* START THE DATA *

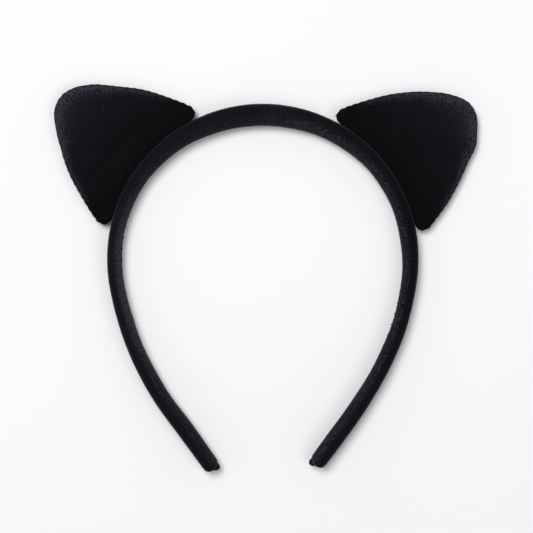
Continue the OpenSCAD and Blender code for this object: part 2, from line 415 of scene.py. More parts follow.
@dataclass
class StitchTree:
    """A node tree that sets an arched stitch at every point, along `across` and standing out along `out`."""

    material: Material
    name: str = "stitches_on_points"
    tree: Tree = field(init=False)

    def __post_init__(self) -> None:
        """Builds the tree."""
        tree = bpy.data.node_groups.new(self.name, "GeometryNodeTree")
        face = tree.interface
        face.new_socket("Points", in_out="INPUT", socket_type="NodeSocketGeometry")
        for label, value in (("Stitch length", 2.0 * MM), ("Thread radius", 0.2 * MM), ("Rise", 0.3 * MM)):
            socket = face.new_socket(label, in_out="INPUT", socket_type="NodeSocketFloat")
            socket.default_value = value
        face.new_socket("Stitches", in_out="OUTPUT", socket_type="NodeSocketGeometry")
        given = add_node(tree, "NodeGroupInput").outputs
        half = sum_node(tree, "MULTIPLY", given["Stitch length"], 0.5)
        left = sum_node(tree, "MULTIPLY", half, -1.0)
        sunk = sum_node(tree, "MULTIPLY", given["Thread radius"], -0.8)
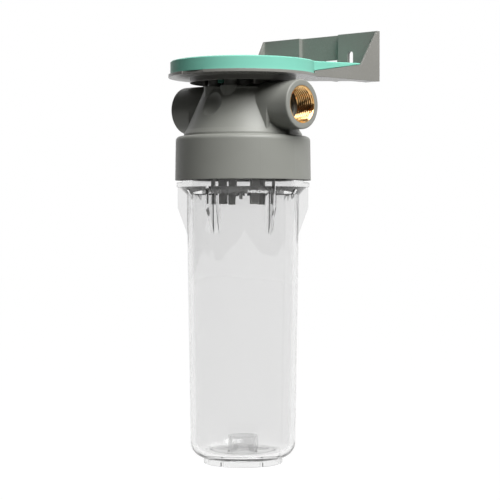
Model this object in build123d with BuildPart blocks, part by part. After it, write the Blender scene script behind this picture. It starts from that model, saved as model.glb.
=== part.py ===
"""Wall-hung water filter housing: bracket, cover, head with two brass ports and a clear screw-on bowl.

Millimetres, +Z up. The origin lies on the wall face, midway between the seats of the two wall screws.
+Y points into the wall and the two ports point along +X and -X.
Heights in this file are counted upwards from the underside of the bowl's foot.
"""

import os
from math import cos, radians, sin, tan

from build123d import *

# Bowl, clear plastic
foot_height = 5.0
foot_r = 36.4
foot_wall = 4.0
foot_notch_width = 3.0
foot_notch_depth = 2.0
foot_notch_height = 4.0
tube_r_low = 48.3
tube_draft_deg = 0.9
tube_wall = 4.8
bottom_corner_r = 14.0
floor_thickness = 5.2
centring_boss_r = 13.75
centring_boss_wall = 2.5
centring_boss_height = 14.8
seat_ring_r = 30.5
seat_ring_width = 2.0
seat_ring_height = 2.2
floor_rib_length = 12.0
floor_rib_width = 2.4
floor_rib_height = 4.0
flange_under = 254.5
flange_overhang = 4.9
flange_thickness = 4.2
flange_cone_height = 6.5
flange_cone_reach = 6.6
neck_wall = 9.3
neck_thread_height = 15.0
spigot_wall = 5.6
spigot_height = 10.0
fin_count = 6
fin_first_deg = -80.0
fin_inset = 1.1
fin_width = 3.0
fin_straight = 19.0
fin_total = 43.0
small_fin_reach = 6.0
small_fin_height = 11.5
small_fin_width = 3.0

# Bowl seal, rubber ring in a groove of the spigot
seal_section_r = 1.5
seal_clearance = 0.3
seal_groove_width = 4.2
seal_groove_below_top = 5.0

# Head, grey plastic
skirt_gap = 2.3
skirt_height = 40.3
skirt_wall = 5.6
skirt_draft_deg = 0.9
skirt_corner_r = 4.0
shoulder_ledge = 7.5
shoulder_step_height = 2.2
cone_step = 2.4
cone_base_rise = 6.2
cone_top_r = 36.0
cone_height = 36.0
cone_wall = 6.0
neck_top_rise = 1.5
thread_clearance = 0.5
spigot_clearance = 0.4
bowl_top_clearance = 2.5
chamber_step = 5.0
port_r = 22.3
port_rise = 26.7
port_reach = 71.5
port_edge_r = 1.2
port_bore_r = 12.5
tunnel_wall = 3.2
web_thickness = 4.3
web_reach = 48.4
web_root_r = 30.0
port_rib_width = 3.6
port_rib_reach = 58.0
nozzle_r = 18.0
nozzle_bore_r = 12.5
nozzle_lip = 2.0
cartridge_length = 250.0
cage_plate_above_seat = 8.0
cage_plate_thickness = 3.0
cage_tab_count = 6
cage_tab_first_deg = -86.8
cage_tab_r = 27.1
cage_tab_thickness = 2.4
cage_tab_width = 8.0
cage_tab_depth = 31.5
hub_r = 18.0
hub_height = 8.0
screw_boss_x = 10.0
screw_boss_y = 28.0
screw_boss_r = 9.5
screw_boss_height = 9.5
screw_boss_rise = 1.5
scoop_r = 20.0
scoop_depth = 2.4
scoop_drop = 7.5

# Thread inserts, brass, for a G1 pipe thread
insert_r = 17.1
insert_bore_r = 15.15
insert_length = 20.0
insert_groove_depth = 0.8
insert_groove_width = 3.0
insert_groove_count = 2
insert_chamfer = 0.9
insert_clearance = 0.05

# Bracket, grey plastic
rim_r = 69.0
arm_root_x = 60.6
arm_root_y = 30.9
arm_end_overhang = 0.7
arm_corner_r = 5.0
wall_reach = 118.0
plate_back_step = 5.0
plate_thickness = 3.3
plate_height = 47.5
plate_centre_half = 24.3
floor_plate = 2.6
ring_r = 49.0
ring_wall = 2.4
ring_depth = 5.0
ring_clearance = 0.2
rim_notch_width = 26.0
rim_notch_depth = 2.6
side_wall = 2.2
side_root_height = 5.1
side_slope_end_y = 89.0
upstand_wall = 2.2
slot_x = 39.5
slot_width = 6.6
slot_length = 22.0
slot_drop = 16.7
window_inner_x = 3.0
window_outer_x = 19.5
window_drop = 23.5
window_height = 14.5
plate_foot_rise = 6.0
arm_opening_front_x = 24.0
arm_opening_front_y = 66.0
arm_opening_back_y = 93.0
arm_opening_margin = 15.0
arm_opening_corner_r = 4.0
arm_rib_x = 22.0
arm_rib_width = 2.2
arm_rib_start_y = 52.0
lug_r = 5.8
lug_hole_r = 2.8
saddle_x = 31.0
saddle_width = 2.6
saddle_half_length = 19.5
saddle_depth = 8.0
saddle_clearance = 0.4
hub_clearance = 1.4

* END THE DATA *

EXERCISE INSTRUCTIONS
Please reproduce every line of the material word for word.

SOLUTION
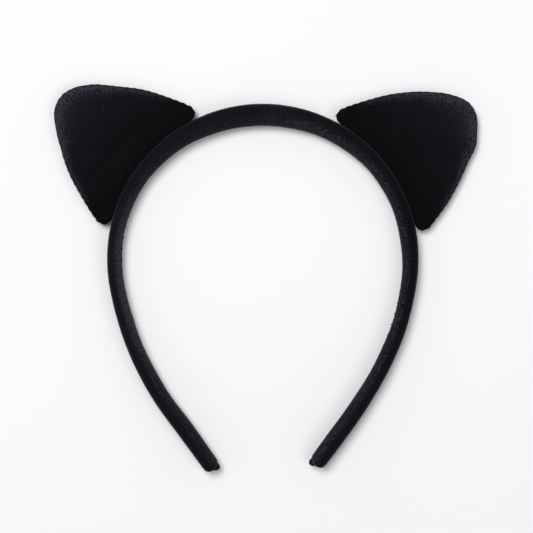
Continue the OpenSCAD and Blender code for this object: part 2, from line 415 of scene.py. More parts follow.
@dataclass
class StitchTree:
    """A node tree that sets an arched stitch at every point, along `across` and standing out along `out`."""

    material: Material
    name: str = "stitches_on_points"
    tree: Tree = field(init=False)

    def __post_init__(self) -> None:
        """Builds the tree."""
        tree = bpy.data.node_groups.new(self.name, "GeometryNodeTree")
        face = tree.interface
        face.new_socket("Points", in_out="INPUT", socket_type="NodeSocketGeometry")
        for label, value in (("Stitch length", 2.0 * MM), ("Thread radius", 0.2 * MM), ("Rise", 0.3 * MM)):
            socket = face.new_socket(label, in_out="INPUT", socket_type="NodeSocketFloat")
            socket.default_value = value
        face.new_socket("Stitches", in_out="OUTPUT", socket_type="NodeSocketGeometry")
        given = add_node(tree, "NodeGroupInput").outputs
        half = sum_node(tree, "MULTIPLY", given["Stitch length"], 0.5)
        left = sum_node(tree, "MULTIPLY", half, -1.0)
        sunk = sum_node(tree, "MULTIPLY", given["Thread radius"], -0.8)
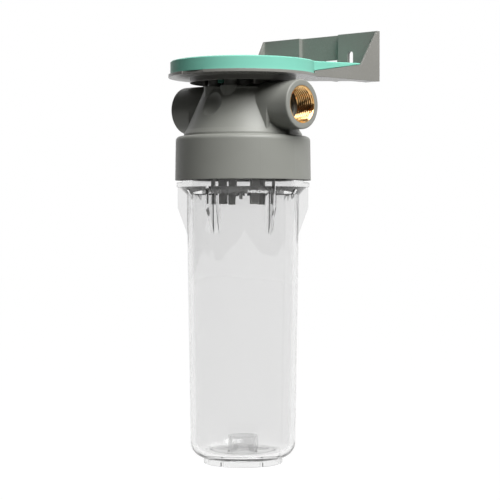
Model this object in build123d with BuildPart blocks, part by part. After it, write the Blender scene script behind this picture. It starts from that model, saved as model.glb.
=== part.py ===
"""Wall-hung water filter housing: bracket, cover, head with two brass ports and a clear screw-on bowl.

Millimetres, +Z up. The origin lies on the wall face, midway between the seats of the two wall screws.
+Y points into the wall and the two ports point along +X and -X.
Heights in this file are counted upwards from the underside of the bowl's foot.
"""

import os
from math import cos, radians, sin, tan

from build123d import *

# Bowl, clear plastic
foot_height = 5.0
foot_r = 36.4
foot_wall = 4.0
foot_notch_width = 3.0
foot_notch_depth = 2.0
foot_notch_height = 4.0
tube_r_low = 48.3
tube_draft_deg = 0.9
tube_wall = 4.8
bottom_corner_r = 14.0
floor_thickness = 5.2
centring_boss_r = 13.75
centring_boss_wall = 2.5
centring_boss_height = 14.8
seat_ring_r = 30.5
seat_ring_width = 2.0
seat_ring_height = 2.2
floor_rib_length = 12.0
floor_rib_width = 2.4
floor_rib_height = 4.0
flange_under = 254.5
flange_overhang = 4.9
flange_thickness = 4.2
flange_cone_height = 6.5
flange_cone_reach = 6.6
neck_wall = 9.3
neck_thread_height = 15.0
spigot_wall = 5.6
spigot_height = 10.0
fin_count = 6
fin_first_deg = -80.0
fin_inset = 1.1
fin_width = 3.0
fin_straight = 19.0
fin_total = 43.0
small_fin_reach = 6.0
small_fin_height = 11.5
small_fin_width = 3.0

# Bowl seal, rubber ring in a groove of the spigot
seal_section_r = 1.5
seal_clearance = 0.3
seal_groove_width = 4.2
seal_groove_below_top = 5.0

# Head, grey plastic
skirt_gap = 2.3
skirt_height = 40.3
skirt_wall = 5.6
skirt_draft_deg = 0.9
skirt_corner_r = 4.0
shoulder_ledge = 7.5
shoulder_step_height = 2.2
cone_step = 2.4
cone_base_rise = 6.2
cone_top_r = 36.0
cone_height = 36.0
cone_wall = 6.0
neck_top_rise = 1.5
thread_clearance = 0.5
spigot_clearance = 0.4
bowl_top_clearance = 2.5
chamber_step = 5.0
port_r = 22.3
port_rise = 26.7
port_reach = 71.5
port_edge_r = 1.2
port_bore_r = 12.5
tunnel_wall = 3.2
web_thickness = 4.3
web_reach = 48.4
web_root_r = 30.0
port_rib_width = 3.6
port_rib_reach = 58.0
nozzle_r = 18.0
nozzle_bore_r = 12.5
nozzle_lip = 2.0
cartridge_length = 250.0
cage_plate_above_seat = 8.0
cage_plate_thickness = 3.0
cage_tab_count = 6
cage_tab_first_deg = -86.8
cage_tab_r = 27.1
cage_tab_thickness = 2.4
cage_tab_width = 8.0
cage_tab_depth = 31.5
hub_r = 18.0
hub_height = 8.0
screw_boss_x = 10.0
screw_boss_y = 28.0
screw_boss_r = 9.5
screw_boss_height = 9.5
screw_boss_rise = 1.5
scoop_r = 20.0
scoop_depth = 2.4
scoop_drop = 7.5

# Thread inserts, brass, for a G1 pipe thread
insert_r = 17.1
insert_bore_r = 15.15
insert_length = 20.0
insert_groove_depth = 0.8
insert_groove_width = 3.0
insert_groove_count = 2
insert_chamfer = 0.9
insert_clearance = 0.05

# Bracket, grey plastic
rim_r = 69.0
arm_root_x = 60.6
arm_root_y = 30.9
arm_end_overhang = 0.7
arm_corner_r = 5.0
wall_reach = 118.0
plate_back_step = 5.0
plate_thickness = 3.3
plate_height = 47.5
plate_centre_half = 24.3
floor_plate = 2.6
ring_r = 49.0
ring_wall = 2.4
ring_depth = 5.0
ring_clearance = 0.2
rim_notch_width = 26.0
rim_notch_depth = 2.6
side_wall = 2.2
side_root_height = 5.1
side_slope_end_y = 89.0
upstand_wall = 2.2
slot_x = 39.5
slot_width = 6.6
slot_length = 22.0
slot_drop = 16.7
window_inner_x = 3.0
window_outer_x = 19.5
window_drop = 23.5
window_height = 14.5
plate_foot_rise = 6.0
arm_opening_front_x = 24.0
arm_opening_front_y = 66.0
arm_opening_back_y = 93.0
arm_opening_margin = 15.0
arm_opening_corner_r = 4.0
arm_rib_x = 22.0
arm_rib_width = 2.2
arm_rib_start_y = 52.0
lug_r = 5.8
lug_hole_r = 2.8
saddle_x = 31.0
saddle_width = 2.6
saddle_half_length = 19.5
saddle_depth = 8.0
saddle_clearance = 0.4
hub_clearance = 1.4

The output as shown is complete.